+++ EXERCISE MATERIALS

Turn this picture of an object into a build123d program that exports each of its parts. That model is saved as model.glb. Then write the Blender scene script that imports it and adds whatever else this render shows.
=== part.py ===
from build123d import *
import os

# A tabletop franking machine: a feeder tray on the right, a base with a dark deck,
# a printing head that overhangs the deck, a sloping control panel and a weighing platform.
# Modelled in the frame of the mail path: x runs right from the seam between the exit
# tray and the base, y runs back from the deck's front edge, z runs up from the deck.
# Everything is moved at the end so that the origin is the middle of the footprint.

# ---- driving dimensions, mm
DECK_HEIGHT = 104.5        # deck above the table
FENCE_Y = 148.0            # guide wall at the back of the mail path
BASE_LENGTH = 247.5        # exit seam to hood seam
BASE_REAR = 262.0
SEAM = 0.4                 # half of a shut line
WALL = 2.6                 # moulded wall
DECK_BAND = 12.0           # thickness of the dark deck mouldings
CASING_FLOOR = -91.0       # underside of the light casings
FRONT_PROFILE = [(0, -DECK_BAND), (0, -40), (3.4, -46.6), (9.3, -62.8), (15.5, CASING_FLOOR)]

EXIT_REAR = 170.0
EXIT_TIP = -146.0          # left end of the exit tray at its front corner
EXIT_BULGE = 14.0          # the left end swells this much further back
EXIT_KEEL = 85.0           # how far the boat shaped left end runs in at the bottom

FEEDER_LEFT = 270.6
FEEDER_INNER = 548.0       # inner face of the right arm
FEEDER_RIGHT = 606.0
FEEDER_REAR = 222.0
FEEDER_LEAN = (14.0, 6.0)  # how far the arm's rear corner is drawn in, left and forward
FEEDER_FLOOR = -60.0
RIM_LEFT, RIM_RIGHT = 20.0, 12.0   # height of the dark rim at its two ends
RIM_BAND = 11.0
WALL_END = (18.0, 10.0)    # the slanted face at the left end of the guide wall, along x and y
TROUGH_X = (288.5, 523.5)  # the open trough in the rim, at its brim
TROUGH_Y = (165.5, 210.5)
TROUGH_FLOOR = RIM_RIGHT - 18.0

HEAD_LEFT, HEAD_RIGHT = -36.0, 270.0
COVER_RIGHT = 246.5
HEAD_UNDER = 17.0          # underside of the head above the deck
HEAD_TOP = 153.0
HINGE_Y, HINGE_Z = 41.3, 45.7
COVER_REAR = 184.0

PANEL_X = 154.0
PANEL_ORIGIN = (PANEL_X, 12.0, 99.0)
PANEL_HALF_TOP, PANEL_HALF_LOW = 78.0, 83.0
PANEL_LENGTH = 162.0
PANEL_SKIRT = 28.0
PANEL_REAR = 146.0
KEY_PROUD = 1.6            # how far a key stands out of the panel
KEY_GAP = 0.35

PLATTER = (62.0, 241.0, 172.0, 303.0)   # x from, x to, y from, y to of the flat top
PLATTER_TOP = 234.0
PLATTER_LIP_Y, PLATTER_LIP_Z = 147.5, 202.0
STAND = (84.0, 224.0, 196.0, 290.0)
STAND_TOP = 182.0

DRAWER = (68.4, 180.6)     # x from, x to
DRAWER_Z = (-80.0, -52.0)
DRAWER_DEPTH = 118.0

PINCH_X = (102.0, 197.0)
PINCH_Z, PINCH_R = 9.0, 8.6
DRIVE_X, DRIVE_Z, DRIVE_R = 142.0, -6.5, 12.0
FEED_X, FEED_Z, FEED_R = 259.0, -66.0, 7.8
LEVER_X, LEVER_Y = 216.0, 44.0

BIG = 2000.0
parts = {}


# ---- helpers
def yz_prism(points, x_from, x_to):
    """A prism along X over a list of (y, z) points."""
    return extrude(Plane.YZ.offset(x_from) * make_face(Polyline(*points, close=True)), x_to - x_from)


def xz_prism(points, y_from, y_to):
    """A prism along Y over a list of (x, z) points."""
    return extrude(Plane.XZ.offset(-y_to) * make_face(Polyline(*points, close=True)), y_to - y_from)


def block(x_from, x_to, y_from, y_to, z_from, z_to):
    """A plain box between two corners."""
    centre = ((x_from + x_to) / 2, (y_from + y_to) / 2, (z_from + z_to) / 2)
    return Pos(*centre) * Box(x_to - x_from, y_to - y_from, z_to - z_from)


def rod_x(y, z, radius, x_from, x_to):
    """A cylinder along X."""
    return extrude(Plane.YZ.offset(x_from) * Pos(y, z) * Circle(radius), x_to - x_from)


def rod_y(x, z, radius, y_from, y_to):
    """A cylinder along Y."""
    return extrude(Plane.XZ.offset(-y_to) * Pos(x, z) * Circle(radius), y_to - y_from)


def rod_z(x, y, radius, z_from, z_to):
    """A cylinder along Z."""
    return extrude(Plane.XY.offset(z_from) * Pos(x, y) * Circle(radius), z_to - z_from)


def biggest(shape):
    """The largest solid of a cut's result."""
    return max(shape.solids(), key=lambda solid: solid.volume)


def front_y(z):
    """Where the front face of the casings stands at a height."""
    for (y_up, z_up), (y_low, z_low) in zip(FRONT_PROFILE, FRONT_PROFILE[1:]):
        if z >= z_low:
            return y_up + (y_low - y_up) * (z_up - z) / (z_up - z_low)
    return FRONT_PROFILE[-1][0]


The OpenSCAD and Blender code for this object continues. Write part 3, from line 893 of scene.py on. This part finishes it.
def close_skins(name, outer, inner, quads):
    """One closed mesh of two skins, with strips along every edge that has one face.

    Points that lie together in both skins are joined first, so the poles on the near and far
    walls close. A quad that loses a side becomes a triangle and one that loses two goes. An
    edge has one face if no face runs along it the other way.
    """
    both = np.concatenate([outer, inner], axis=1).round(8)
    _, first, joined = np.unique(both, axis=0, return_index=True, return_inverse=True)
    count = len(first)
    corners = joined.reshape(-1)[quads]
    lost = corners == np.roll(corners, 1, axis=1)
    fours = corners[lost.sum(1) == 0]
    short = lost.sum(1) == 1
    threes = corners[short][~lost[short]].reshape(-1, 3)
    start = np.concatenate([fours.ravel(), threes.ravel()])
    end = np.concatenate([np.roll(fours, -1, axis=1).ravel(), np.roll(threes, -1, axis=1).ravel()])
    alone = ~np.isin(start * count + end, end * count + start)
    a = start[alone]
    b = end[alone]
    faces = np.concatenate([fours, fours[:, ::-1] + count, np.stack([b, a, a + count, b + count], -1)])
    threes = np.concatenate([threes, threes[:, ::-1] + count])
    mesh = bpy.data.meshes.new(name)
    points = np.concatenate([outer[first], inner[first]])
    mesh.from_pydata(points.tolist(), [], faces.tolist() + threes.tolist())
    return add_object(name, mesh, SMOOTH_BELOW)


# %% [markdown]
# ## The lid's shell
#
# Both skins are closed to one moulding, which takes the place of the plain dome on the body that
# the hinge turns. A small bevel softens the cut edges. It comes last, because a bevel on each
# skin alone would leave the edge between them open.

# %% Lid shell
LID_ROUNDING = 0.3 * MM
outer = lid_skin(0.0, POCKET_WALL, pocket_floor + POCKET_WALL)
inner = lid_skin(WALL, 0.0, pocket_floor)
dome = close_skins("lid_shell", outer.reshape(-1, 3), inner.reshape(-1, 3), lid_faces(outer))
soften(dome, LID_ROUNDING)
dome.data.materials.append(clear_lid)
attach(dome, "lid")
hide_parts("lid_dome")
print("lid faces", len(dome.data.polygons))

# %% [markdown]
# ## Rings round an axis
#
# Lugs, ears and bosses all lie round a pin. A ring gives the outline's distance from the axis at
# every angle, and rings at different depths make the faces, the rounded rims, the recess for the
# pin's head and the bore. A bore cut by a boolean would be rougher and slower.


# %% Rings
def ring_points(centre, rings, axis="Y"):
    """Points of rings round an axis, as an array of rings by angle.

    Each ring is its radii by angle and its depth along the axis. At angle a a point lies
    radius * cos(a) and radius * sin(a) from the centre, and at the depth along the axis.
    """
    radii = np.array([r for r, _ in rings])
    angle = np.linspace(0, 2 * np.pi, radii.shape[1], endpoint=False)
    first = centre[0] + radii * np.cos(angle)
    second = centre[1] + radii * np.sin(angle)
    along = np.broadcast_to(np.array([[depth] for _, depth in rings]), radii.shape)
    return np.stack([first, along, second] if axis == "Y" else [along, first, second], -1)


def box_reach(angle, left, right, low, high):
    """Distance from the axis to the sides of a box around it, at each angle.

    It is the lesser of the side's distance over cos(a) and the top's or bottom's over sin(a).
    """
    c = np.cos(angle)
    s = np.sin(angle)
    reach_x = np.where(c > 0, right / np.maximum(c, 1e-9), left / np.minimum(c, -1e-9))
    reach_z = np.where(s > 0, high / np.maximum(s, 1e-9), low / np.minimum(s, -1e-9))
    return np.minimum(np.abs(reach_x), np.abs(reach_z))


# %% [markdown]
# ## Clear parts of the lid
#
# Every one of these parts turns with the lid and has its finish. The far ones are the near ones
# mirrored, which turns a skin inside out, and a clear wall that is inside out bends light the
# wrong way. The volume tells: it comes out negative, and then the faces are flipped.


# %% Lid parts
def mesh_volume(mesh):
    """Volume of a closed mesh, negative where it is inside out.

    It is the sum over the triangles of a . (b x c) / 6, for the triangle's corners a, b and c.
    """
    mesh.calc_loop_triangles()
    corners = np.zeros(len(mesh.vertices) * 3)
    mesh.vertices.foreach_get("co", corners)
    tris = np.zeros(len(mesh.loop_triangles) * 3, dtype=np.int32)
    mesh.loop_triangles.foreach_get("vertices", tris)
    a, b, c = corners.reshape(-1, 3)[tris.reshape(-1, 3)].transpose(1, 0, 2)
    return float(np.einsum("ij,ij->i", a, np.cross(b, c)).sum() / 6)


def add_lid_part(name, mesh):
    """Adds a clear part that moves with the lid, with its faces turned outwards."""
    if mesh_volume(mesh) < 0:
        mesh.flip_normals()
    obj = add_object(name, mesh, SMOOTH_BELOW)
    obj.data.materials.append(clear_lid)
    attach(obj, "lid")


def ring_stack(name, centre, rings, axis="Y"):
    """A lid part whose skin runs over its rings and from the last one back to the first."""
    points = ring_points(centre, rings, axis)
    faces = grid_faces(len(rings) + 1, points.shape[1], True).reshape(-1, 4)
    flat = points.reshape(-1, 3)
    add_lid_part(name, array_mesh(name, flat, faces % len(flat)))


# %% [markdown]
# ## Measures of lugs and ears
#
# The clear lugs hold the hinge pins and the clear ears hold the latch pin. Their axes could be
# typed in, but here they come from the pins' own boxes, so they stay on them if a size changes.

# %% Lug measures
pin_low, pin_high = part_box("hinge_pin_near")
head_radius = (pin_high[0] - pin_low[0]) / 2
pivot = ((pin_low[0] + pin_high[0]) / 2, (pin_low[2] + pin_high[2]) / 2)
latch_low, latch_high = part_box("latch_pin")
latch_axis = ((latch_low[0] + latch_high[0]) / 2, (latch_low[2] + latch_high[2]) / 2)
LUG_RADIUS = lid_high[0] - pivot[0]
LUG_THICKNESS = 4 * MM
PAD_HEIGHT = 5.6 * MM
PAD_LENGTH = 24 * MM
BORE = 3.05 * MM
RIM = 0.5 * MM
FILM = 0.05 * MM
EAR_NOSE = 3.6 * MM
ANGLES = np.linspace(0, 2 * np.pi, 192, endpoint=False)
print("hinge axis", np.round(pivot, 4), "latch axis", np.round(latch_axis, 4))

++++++

- _EXERCISE_
Across the entries above, how many lines contain "else"? Provide only the count.

- _WORKED ANSWER_
2